Rows from a 3D modeling dataset
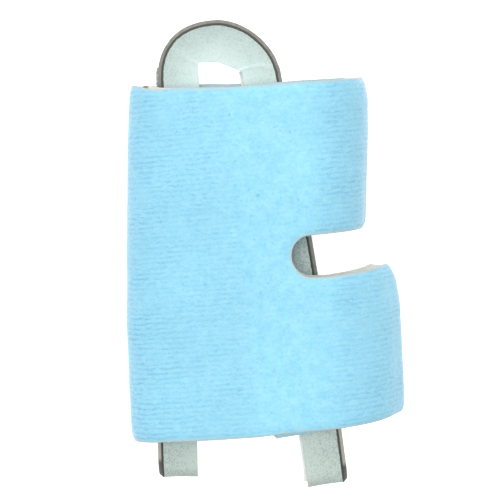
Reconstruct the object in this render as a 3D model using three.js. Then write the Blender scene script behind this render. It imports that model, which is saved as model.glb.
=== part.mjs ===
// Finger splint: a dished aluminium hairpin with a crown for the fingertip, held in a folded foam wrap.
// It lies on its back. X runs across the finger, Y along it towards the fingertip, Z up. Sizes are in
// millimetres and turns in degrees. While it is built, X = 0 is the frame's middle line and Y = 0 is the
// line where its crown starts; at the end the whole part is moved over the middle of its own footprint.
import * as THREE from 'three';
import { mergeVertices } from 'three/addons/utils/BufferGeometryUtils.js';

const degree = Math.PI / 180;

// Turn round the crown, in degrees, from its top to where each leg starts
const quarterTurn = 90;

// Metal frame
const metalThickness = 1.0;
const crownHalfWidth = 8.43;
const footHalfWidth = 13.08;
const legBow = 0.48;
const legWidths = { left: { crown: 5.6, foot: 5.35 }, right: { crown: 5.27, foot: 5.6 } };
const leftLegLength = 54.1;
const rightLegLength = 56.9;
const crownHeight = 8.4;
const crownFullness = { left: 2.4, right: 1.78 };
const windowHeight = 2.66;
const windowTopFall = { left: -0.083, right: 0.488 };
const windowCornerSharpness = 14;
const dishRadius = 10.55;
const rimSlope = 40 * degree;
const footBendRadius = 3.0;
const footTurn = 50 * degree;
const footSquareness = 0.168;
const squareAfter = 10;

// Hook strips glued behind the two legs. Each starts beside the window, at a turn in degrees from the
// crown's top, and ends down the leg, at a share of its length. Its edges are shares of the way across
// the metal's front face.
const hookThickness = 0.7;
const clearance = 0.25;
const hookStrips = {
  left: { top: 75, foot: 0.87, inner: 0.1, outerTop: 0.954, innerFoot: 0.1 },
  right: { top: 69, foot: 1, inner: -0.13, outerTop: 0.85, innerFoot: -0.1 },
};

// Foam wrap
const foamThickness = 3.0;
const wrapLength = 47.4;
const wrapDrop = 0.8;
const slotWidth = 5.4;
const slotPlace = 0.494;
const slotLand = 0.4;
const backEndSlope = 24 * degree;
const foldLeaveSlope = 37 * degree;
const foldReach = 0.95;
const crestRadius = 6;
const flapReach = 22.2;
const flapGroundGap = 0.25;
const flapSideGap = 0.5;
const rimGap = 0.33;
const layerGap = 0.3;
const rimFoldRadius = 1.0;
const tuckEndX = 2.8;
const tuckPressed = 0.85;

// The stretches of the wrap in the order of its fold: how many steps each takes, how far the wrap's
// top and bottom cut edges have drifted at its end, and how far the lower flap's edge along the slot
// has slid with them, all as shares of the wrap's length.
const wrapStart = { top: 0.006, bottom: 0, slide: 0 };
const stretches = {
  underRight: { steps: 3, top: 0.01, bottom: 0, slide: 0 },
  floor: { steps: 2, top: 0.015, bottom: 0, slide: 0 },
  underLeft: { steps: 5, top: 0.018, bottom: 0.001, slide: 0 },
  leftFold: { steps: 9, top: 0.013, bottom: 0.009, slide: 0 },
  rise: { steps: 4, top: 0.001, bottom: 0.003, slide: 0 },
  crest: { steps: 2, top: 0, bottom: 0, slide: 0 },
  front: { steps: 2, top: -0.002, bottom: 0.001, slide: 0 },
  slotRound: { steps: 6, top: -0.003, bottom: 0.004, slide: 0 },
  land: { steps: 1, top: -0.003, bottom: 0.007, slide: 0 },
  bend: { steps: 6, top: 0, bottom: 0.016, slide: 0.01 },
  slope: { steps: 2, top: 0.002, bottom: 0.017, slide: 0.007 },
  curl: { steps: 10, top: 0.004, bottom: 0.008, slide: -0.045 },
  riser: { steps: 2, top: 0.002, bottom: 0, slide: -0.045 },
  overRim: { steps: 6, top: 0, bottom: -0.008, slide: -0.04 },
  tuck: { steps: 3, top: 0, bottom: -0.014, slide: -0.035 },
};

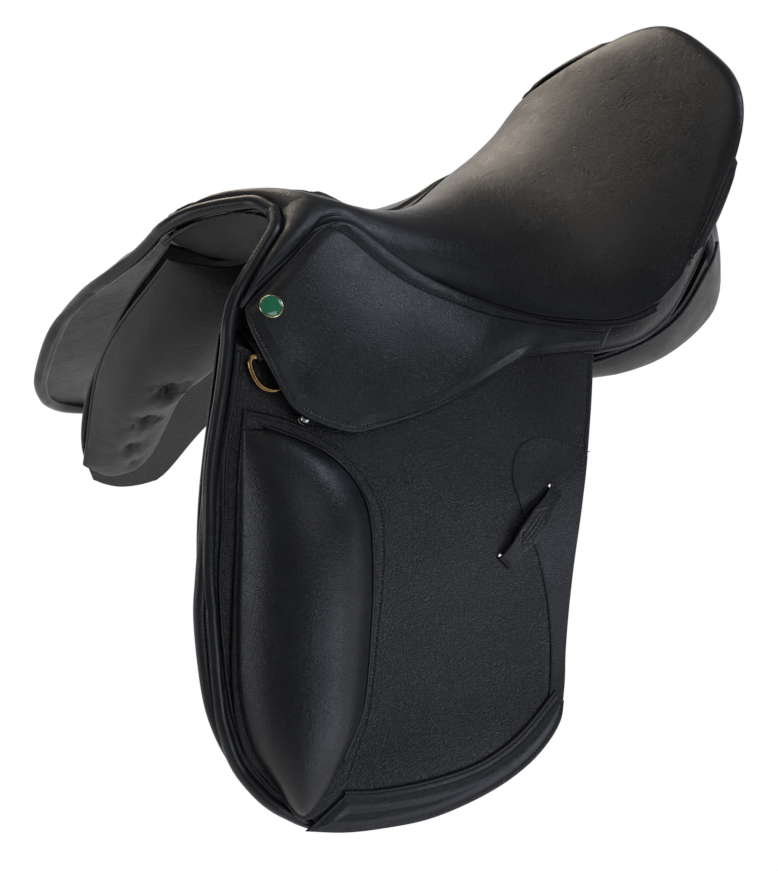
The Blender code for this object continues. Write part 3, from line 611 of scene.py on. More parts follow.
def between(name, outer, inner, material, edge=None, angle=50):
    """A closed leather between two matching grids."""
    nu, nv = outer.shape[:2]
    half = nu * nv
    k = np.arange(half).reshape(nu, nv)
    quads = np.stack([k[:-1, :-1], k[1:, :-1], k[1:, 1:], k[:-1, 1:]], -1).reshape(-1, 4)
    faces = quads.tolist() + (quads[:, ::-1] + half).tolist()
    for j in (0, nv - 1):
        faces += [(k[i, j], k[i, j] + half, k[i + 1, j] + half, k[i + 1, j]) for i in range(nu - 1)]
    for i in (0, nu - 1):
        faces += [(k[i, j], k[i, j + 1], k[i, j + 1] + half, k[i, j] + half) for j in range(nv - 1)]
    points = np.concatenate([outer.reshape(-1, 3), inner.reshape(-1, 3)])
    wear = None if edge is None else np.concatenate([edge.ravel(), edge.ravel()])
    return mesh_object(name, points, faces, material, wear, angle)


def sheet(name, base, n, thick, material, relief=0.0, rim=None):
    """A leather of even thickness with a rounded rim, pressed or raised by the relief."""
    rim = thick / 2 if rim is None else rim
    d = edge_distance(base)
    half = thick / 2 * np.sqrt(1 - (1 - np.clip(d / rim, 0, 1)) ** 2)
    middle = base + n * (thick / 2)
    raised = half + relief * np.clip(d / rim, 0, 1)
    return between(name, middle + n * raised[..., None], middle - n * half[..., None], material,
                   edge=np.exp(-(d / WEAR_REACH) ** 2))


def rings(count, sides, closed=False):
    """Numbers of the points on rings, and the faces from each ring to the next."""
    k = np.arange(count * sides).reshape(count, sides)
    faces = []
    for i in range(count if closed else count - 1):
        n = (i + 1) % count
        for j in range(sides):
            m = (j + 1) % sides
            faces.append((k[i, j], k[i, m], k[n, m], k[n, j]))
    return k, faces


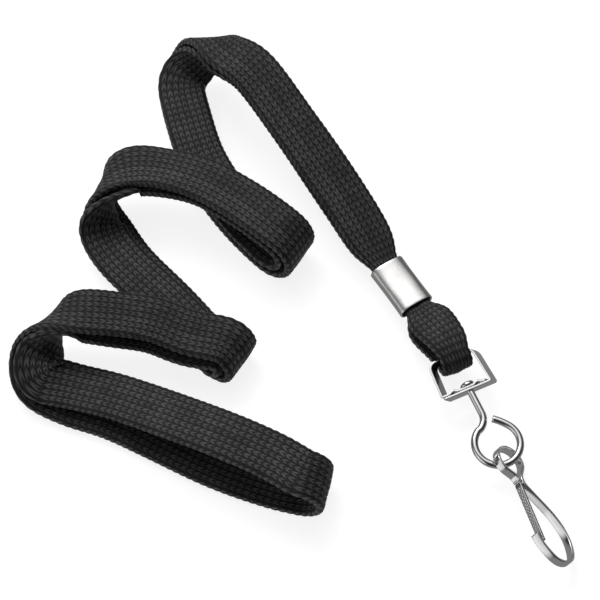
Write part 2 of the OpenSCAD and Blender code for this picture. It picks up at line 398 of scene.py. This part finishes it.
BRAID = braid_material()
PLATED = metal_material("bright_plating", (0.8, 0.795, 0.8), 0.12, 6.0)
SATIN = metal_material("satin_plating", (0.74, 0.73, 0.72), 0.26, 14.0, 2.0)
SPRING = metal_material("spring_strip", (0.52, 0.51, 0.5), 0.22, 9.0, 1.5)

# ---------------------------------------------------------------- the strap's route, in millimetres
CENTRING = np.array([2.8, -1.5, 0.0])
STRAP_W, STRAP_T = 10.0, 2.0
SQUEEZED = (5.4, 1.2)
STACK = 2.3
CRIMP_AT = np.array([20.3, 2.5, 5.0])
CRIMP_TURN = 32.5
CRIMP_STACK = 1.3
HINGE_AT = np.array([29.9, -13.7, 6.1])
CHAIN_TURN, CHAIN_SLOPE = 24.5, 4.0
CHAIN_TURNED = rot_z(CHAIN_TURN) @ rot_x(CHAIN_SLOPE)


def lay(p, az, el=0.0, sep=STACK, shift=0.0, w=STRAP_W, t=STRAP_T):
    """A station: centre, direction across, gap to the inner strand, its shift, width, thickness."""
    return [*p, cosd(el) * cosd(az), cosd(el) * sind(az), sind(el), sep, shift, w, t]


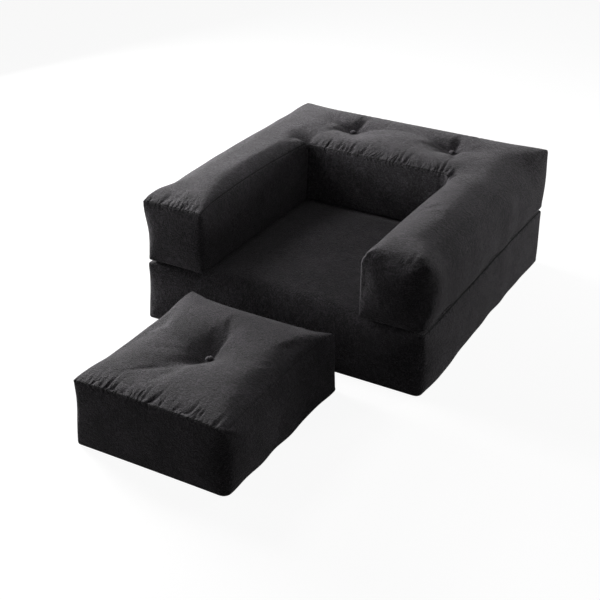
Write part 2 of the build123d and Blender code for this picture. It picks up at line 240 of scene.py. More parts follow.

**Your objective**
Reproduce exactly the lines from the line with "Write part 2 of the OpenSCAD" to the line with "0.22, 9.0, 1.5)", both end lines included.

**Written solution**
Write part 2 of the OpenSCAD and Blender code for this picture. It picks up at line 398 of scene.py. This part finishes it.
BRAID = braid_material()
PLATED = metal_material("bright_plating", (0.8, 0.795, 0.8), 0.12, 6.0)
SATIN = metal_material("satin_plating", (0.74, 0.73, 0.72), 0.26, 14.0, 2.0)
SPRING = metal_material("spring_strip", (0.52, 0.51, 0.5), 0.22, 9.0, 1.5)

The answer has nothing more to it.